The Orphan Inside: Preparing for an Adoption

It's offendable to our senses that God would use liars, thieves, and adulterers. But He does. We wrestle with understanding how a murderer could be loved as much as a hero. But they are. We long for that deep forgiveness of Christ that can look our torturer in their face, say I forgive you, and mean it. Alone, we are incapable.
Earlier today I posted that the first step to preparing our hearts and home for adoption is tending to the orphan inside of ourselves. That's me too. Tina. A sinner. A weak and broken little girl once a heap on the floor curled in a ball and crying out to be more than a breath. I had a mother and father but I was still an orphan. I learned through woundings that independence was the only thing trustworthy. Oh how wrong I was but I held this belief for a very long time. Independence. The word feels strong to say. Independence Day and Freedom, they go together don't they? And yet my independence isolated me in mind and spirit so that I would not receive a hurt nor a healing. It would depend on me and I could live quietly in my judgments that were obviously right in my independent state. It was a false safety that I would call my friend. And this is the plan of our enemy to make us feel comfortable enough to stay in our orphan spirit. It never seemed imaginable that I could be unlovely and yet so loved. I never imagined I could be so broken and accepted at the same time. It wrecks our senses, His love; this grace that takes what the world would dispose of and call it gold.

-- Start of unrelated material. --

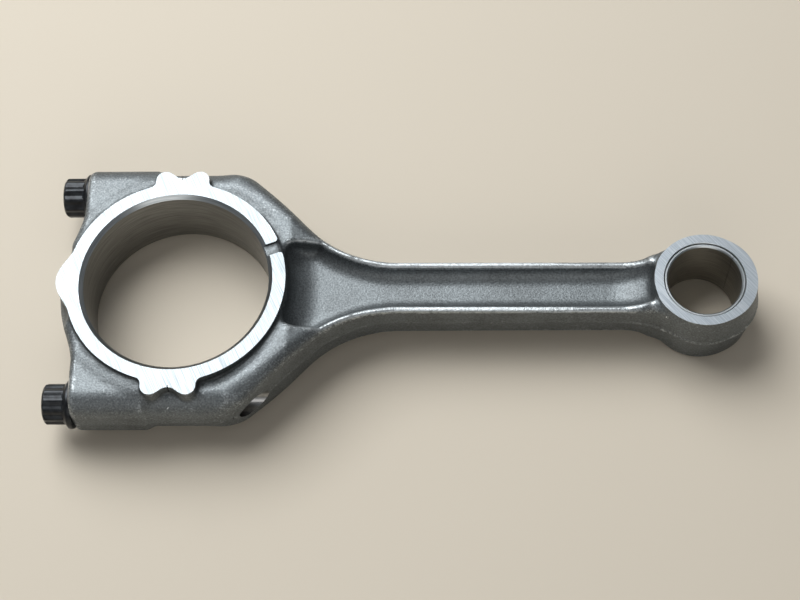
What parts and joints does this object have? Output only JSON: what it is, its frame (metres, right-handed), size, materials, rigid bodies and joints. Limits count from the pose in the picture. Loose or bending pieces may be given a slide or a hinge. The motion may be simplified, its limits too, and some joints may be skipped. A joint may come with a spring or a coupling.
{
  "type": "connecting rod",
  "caption": "Forged I-beam connecting rod for a car engine, with a fracture-split bolted bearing cap and a bushed piston-pin eye.",
  "frame": {"origin": "centre of the big-end bore, midway between the two thrust faces", "axes": "+Z along both bores, out of the thrust face that has the oil slot; +X towards the small end; the rod is its own mirror image across the XZ plane, apart from the oil slot"},
  "size_m": [0.1938, 0.0772, 0.023],
  "materials": {
    "forged_steel": "shot-blasted forging with ground thrust faces and bored eyes",
    "black_bolt_steel": "black oxide, lightly oiled",
    "bush_lining": "fine bored, steel-backed"
  },
  "bodies": {
    "rod": {"rod_forging": "forged_steel", "small_end_bush": "bush_lining"},
    "cap": {"bearing_cap": "forged_steel"},
    "upper_bolt": {"upper_cap_bolt": "black_bolt_steel"},
    "lower_bolt": {"lower_cap_bolt": "black_bolt_steel"}
  },
  "joints": [
    {"name": "cap_lift", "type": "slide", "parent": "rod", "child": "cap", "axis": [-1, 0, 0], "range_m": [0, 0.04]},
    {"name": "upper_bolt_draw", "type": "slide", "parent": "cap", "child": "upper_bolt", "axis": [-1, 0, 0], "range_m": [0, 0.046]},
    {"name": "lower_bolt_draw", "type": "slide", "parent": "cap", "child": "lower_bolt", "axis": [-1, 0, 0], "range_m": [0, 0.046]}
  ]
}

I was an odd little girl. Now, I find her endearing but back then even I thought myself a bit different. I used to walk by this one particular tree everyday in elementary school. I don't know why but if no one was with me I would stop and stare at it for a while. I used to think things like, "Do you know you are important? Do you feel lonely?" So each day I felt it necessary to speak to the tree. Quietly enough so no one would hear but the tree. I smiled and said, "You look pretty today." Each time it was something different, but something precious, something life giving and looking back, probably something my 8 year old self was longing to hear. I didn't know then, but I was trying to tend to my own broken heart and orphan inside.
Over the years I transferred these feelings to whoever I saw who was weak. Lela Nispel was 94 when I met her at the age of 11. Twice a week I would go to the nursing home and put nail polish on her frail fingers as she told me the same stories time and again. I loved weak people. And as long as I was tending to other weak people, I didn't have to address those very weak places hidden in me. I wasn't afraid of the dying, or the outcast. I felt attracted. It seemed familiar.

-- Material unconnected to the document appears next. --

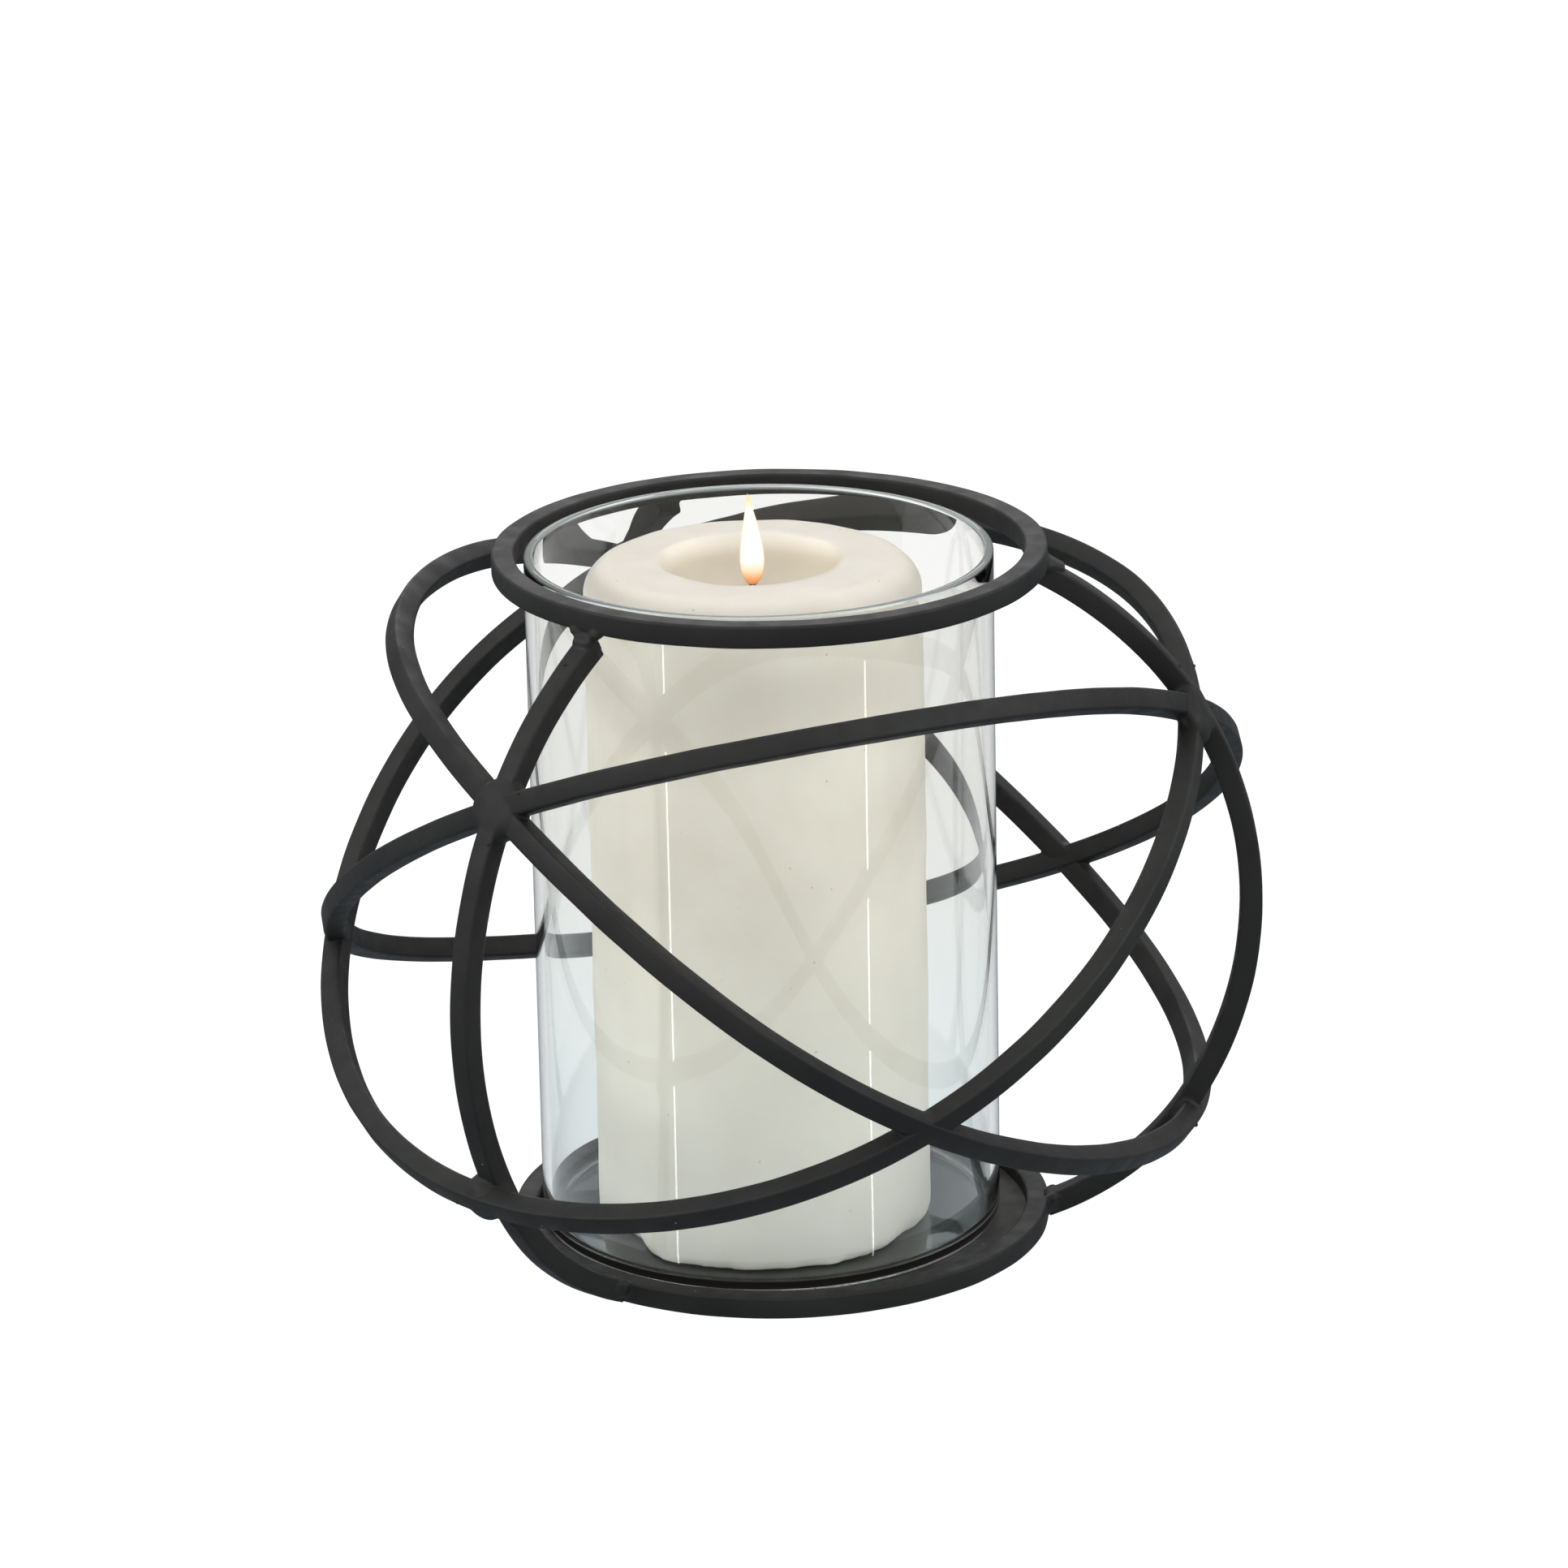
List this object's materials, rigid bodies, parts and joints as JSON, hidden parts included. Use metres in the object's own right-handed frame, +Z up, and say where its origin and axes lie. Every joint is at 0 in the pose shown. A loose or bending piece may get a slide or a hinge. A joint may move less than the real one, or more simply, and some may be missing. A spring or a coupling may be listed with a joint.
{
  "type": "hurricane candle lantern",
  "caption": "Ball-shaped cage of welded black square bar with tilted hoops, holding a clear glass cylinder with a tall ivory pillar candle inside",
  "frame": {"origin": "centre of the tray plate's underside, where the axis of both rings meets the table", "axes": "+Z up along the axis of both rings; -Y is the front; +X is to the right seen from the front"},
  "size_m": [0.2111, 0.2122, 0.1582],
  "materials": {
    "cage_steel": "matt black powder coat with a fine spatter",
    "clear_glass": "clear, polished",
    "candle_wax": "ivory wax, faintly mottled",
    "wick_cotton": "burnt brown cotton"
  },
  "bodies": {
    "cage": {"top_ring": "cage_steel", "bottom_ring": "cage_steel", "tray_plate": "cage_steel", "hoop_1_crown": "cage_steel", "hoop_1_near_upper": "cage_steel", "hoop_1_near_lower": "cage_steel", "hoop_1_far_lower": "cage_steel", "hoop_1_far_upper": "cage_steel", "rib_1_upper": "cage_steel", "rib_1_middle": "cage_steel", "rib_1_foot": "cage_steel", "weld_upper_1": "cage_steel", "weld_side_1": "cage_steel", "weld_low_1": "cage_steel", "weld_rib_top_1": "cage_steel", "weld_rib_foot_1": "cage_steel", "hoop_2_crown": "cage_steel", "hoop_2_near_upper": "cage_steel", "hoop_2_near_lower": "cage_steel", "hoop_2_far_lower": "cage_steel", "hoop_2_far_upper": "cage_steel", "rib_2_upper": "cage_steel", "rib_2_middle": "cage_steel", "rib_2_foot": "cage_steel", "weld_upper_2": "cage_steel", "weld_side_2": "cage_steel", "weld_low_2": "cage_steel", "weld_rib_top_2": "cage_steel", "weld_rib_foot_2": "cage_steel", "hoop_3_crown": "cage_steel", "hoop_3_near_upper": "cage_steel", "hoop_3_near_lower": "cage_steel", "hoop_3_far_lower": "cage_steel", "hoop_3_far_upper": "cage_steel", "rib_3_upper": "cage_steel", "rib_3_middle": "cage_steel", "rib_3_foot": "cage_steel", "weld_upper_3": "cage_steel", "weld_side_3": "cage_steel", "weld_low_3": "cage_steel", "weld_rib_top_3": "cage_steel", "weld_rib_foot_3": "cage_steel"},
    "glass": {"glass_cylinder": "clear_glass"},
    "candle_body": {"candle": "candle_wax", "wick": "wick_cotton"}
  },
  "joints": [
    {"name": "glass_lift", "type": "slide", "parent": "cage", "child": "glass", "axis": [0, 0, 1], "range_m": [0, 0.17]},
    {"name": "candle_lift", "type": "slide", "parent": "glass", "child": "candle_body", "axis": [0, 0, 1], "range_m": [0, 0.16]}
  ]
}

When I met Jesus in a very real way, I could hardly believe the freedom that washed off the chains that had bound me. I felt like I went back over my entire life with Christ leading me on this tour, pointing to what was true and what was not. What did I take that was never mine to carry? What was stolen that was mine to have?
I will not leave you as orphans; I will come to you. John 14:18 And this is the place, the starting point to preparing our heart. We cannot begin to love very broken and hurt orphans until we have received the truth of who we are. Orphans do not have identity. And when we are without our heavenly Father we lack identity too. You might find it elementary to be sharing about identity but there are many beautiful brothers and sisters who have received Christ but have not yet realized that they are a daughter and son of a King. There is a blockage in place still that keeps many living as though they are on their own, striving, or independent like I was. And some of us who are well versed in God's grace still return to old ways when under pressure and stress.
But now that you know God—or rather are known by God—how is it that you are turning back to those weak and miserable forces ? Do you wish to be enslaved by them all over again? Galatians 4:9 It's all Him. Every last bit. He is the answer to every adoption. He was the answer to yours and He will be the answer to your child. He took a nail for you. At that moment, fully aware of who you are, He sent His son to die for you because He longs for intimate relationship with you. This is the truth that releases all the power you need to minister to the hurt in your child.
When we have placed our heavenly Father in right position in our hearts and life, we are enabled to do all that He has called us to do because He now leads. And we return to place we were always meant to be- leaning.

Comments

orphans4me said…
Wow, Tina, this is beautiful.
Joy McClain
Tabbitha said…
Tina + transparency = powerful testimony of Jesus Christ
Lauren said…
I so needed to read this, to help with my re-commitment to supporting Kiril where Maxim was. Also to just plain 'ol remember who I am and who everyone else is in the eyes of our Father. Thank you!!!